In February of this year, a group of friends pulled together their networks to create The Olive Tape raising humanitarian aid for PCRF and Anera. The creators of the project include actor Rosaline Elbay (Judy Goodwin on Netflix’s Kaleidoscope, Amani on Hulu’s Ramy, Sara on MBC’s Qabeel), actor Dario Ladani Sanchez (Sam in Dear Edward on AppleTV+, Lucas in Netflix’s forthcoming The Life List), and experimental indie-pop artist Blood Cultures. The Olive Tape consists of 20 tracks from 24 contributors from all over the globe. On it you’ve got rappers who’ve performed alongside Wu Tang Clan, musicians currently on tour with Adrienne Lenker, vocalists who have been shouted out by SZA, as well as more indie artists with loyal followings. 

When asked about the project, the team explains how the group came together to commiserate after the retaliation following Oct 7th. “We were asking ourselves, ‘how do we actually move the needle and how do we do that using our platforms and using our crafts?’” 

Just as the opening track calls forth ghosts, other tracks on The Olive Tape pass the mic to ghosts. One is Malcom X in Track 2, “Friends” by Iraqi-Canadian rapper Narcy, hailed as one of the pioneers of the Arab hip hop movement. The song takes the listener to King Solomon Baptist Church, where the revolutionary leader calls on his community to put aside individual faiths to unite against oppression, exploitation, and degradation. Another is James Baldwin on Track 6 “Going Home” by Blood Cultures.

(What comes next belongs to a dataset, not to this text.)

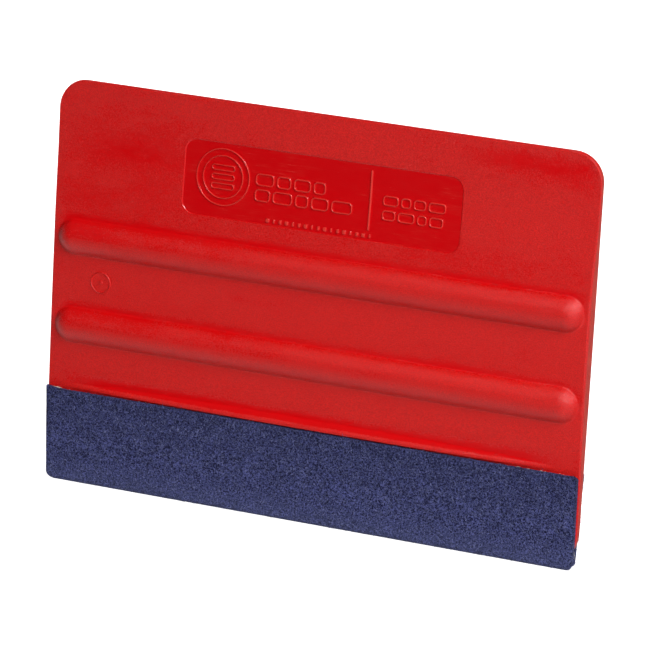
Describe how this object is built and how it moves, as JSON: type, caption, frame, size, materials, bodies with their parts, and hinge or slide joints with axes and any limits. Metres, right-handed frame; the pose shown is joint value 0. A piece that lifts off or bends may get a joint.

The third track is “Watermelon Seeds,” by Phay, a Palestinian-American rapper and the son of Palestinian refugees. Accompanied by strings, soft piano, and a singular wood block percussion to carry us through, we hear Phay absolutely flow—“survivor’s guilt got me feeling like why not me / so I’m standing behind these bars til all my mans free / til all of my women free / to the olives on my tree / to the shells from their bullets / turn into watermelon seeds.” 

Then there are other songs on the mixtape that speak less directly to the ongoing Nakba. There’s an honesty and reclamation of innocence in the album when roses emerge from soil in Track 16 of Rasha Nahas’ “Wrood.” Or when we’re pointed to “a white sheet in the water" in Track 14 of Olivia Barton’s “there’s a part of me that never got hurt.m4a” or a raw cover of the well-loved alt-pop rock song, “Torn” in Track 8 sung by indie-rock artist Molly Martin and re-contextualized on The Olive Tape in a way that is nothing short of heartbreaking. 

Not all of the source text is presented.